DIRECTIONS FOR THIS TASK: Emit the exact text of every line from the line with "root's outer edge." to the line with "point = shown.matrix_world", both ends included. No other output is expected.

DATA:

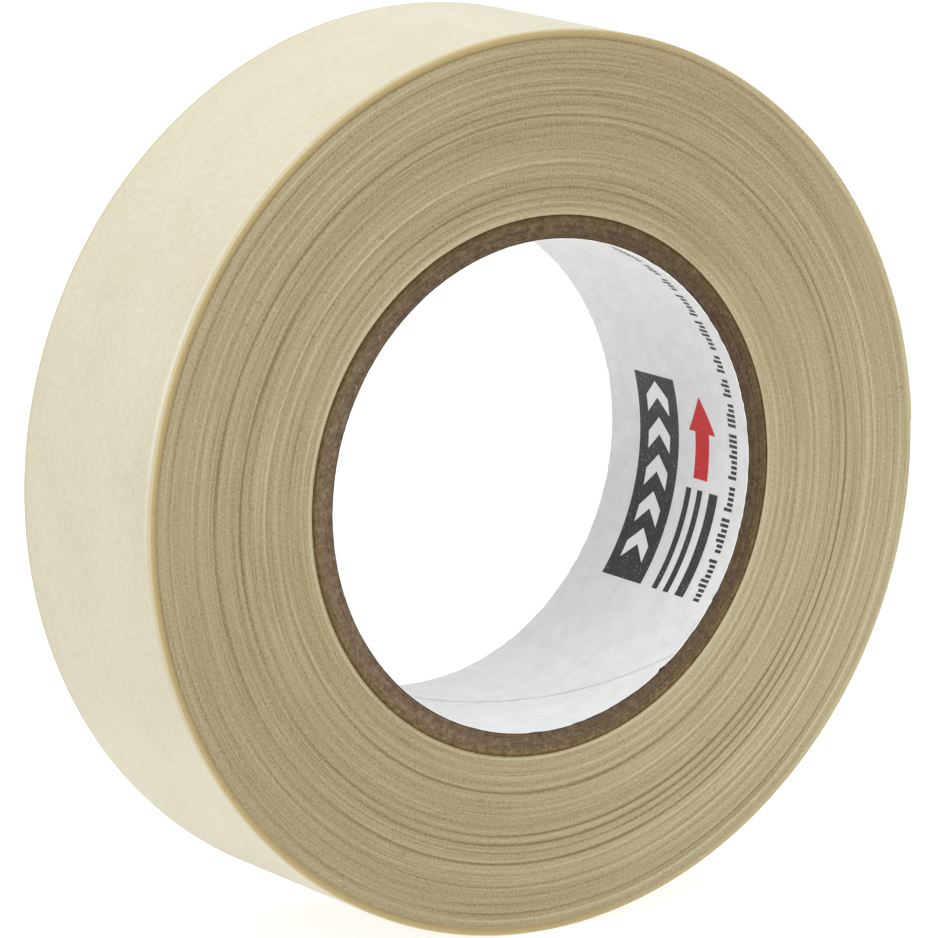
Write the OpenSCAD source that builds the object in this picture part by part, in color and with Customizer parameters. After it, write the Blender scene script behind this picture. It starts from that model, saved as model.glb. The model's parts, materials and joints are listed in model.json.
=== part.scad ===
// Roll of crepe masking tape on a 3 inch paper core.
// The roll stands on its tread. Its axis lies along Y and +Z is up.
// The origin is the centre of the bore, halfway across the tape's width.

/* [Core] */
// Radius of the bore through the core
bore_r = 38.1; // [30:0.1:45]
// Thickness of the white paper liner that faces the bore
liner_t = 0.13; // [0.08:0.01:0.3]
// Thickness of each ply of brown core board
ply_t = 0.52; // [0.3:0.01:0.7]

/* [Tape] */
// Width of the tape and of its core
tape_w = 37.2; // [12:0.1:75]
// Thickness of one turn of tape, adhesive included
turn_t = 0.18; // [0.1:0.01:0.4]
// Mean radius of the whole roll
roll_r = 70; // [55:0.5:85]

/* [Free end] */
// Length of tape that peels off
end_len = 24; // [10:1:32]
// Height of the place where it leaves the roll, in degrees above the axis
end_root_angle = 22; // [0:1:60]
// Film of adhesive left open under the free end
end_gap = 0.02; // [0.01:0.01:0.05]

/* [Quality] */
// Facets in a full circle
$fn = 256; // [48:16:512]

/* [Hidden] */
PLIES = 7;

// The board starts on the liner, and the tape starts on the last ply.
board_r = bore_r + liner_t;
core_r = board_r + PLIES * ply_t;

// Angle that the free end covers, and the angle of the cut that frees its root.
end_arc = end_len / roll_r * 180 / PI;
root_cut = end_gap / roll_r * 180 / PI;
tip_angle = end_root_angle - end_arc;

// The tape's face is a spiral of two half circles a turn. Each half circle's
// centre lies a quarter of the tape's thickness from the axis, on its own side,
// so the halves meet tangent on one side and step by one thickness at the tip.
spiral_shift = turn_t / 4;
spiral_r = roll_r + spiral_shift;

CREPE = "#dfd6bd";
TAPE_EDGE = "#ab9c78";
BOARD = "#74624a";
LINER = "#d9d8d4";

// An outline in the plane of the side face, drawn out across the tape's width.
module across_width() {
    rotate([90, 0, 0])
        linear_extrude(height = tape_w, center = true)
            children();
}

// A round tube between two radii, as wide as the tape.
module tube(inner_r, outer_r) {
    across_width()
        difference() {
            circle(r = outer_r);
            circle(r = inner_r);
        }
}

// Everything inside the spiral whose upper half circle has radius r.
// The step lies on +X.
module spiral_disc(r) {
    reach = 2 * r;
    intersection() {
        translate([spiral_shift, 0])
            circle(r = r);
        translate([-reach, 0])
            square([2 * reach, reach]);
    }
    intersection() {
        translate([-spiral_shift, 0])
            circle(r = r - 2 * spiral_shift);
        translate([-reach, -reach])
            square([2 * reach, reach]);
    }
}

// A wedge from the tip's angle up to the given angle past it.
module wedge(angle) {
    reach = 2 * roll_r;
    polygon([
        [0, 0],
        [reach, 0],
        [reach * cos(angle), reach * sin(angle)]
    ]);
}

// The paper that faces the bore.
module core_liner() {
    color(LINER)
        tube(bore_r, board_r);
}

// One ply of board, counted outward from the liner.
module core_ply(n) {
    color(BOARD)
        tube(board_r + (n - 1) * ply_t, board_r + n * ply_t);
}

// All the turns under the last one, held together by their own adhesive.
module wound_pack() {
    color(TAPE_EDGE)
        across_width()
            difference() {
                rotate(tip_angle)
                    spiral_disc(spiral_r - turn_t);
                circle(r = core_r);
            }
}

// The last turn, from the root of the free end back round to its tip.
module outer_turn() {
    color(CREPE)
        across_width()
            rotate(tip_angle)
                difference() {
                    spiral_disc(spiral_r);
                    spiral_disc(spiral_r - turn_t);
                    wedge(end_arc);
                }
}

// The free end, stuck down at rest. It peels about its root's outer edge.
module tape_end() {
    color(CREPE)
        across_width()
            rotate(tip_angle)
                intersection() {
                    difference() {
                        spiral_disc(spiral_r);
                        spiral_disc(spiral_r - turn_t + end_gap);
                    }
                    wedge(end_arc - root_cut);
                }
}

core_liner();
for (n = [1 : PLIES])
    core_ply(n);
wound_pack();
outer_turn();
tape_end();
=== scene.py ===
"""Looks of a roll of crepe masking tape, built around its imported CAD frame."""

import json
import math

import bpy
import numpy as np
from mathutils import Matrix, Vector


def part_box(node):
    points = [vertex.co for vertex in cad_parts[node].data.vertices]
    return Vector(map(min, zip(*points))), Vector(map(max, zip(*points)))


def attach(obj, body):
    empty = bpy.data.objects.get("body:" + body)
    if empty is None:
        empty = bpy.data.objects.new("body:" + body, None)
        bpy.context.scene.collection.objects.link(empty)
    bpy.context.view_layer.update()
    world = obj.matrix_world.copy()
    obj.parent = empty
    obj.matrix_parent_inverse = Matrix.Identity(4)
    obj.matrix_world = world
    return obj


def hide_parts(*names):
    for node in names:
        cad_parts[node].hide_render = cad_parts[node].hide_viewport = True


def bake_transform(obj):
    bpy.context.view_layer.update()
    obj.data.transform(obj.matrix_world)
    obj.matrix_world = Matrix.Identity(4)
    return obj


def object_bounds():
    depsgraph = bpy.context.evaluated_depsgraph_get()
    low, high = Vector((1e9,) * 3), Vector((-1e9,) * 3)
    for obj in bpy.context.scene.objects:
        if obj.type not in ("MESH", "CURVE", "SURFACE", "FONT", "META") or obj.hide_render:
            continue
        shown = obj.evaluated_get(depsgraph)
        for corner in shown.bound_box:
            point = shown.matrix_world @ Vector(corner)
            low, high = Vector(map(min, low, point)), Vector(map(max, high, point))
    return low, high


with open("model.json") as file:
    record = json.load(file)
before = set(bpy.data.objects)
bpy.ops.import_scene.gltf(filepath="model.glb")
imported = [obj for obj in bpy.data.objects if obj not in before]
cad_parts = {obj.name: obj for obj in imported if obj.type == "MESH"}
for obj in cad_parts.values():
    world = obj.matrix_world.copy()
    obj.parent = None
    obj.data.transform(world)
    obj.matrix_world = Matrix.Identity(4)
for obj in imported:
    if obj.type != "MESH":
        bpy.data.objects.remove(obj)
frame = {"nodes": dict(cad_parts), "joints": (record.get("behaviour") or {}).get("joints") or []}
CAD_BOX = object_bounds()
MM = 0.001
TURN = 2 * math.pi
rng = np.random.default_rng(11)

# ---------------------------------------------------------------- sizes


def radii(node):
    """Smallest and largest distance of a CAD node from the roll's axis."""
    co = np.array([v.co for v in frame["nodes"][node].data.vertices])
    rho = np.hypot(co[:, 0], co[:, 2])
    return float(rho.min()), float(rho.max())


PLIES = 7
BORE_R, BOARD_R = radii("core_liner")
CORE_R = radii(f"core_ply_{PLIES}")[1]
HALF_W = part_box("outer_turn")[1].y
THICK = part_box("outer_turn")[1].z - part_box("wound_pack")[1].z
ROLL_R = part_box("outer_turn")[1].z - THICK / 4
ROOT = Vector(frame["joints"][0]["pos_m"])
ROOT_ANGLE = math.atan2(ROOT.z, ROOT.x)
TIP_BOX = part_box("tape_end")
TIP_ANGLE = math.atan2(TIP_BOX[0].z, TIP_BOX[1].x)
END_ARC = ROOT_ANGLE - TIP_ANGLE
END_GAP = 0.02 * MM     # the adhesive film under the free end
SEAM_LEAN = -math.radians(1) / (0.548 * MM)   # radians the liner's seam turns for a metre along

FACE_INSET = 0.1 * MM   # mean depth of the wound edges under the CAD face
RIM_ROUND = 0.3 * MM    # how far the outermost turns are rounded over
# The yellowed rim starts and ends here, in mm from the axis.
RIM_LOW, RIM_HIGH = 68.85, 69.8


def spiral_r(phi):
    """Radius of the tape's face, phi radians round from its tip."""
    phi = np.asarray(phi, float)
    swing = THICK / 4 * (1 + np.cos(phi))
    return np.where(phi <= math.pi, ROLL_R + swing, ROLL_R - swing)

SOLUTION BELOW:
// The free end, stuck down at rest. It peels about its root's outer edge.
module tape_end() {
    color(CREPE)
        across_width()
            rotate(tip_angle)
                intersection() {
                    difference() {
                        spiral_disc(spiral_r);
                        spiral_disc(spiral_r - turn_t + end_gap);
                    }
                    wedge(end_arc - root_cut);
                }
}

core_liner();
for (n = [1 : PLIES])
    core_ply(n);
wound_pack();
outer_turn();
tape_end();
=== scene.py ===
"""Looks of a roll of crepe masking tape, built around its imported CAD frame."""

import json
import math

import bpy
import numpy as np
from mathutils import Matrix, Vector


def part_box(node):
    points = [vertex.co for vertex in cad_parts[node].data.vertices]
    return Vector(map(min, zip(*points))), Vector(map(max, zip(*points)))


def attach(obj, body):
    empty = bpy.data.objects.get("body:" + body)
    if empty is None:
        empty = bpy.data.objects.new("body:" + body, None)
        bpy.context.scene.collection.objects.link(empty)
    bpy.context.view_layer.update()
    world = obj.matrix_world.copy()
    obj.parent = empty
    obj.matrix_parent_inverse = Matrix.Identity(4)
    obj.matrix_world = world
    return obj


def hide_parts(*names):
    for node in names:
        cad_parts[node].hide_render = cad_parts[node].hide_viewport = True


def bake_transform(obj):
    bpy.context.view_layer.update()
    obj.data.transform(obj.matrix_world)
    obj.matrix_world = Matrix.Identity(4)
    return obj


def object_bounds():
    depsgraph = bpy.context.evaluated_depsgraph_get()
    low, high = Vector((1e9,) * 3), Vector((-1e9,) * 3)
    for obj in bpy.context.scene.objects:
        if obj.type not in ("MESH", "CURVE", "SURFACE", "FONT", "META") or obj.hide_render:
            continue
        shown = obj.evaluated_get(depsgraph)
        for corner in shown.bound_box:
            point = shown.matrix_world @ Vector(corner)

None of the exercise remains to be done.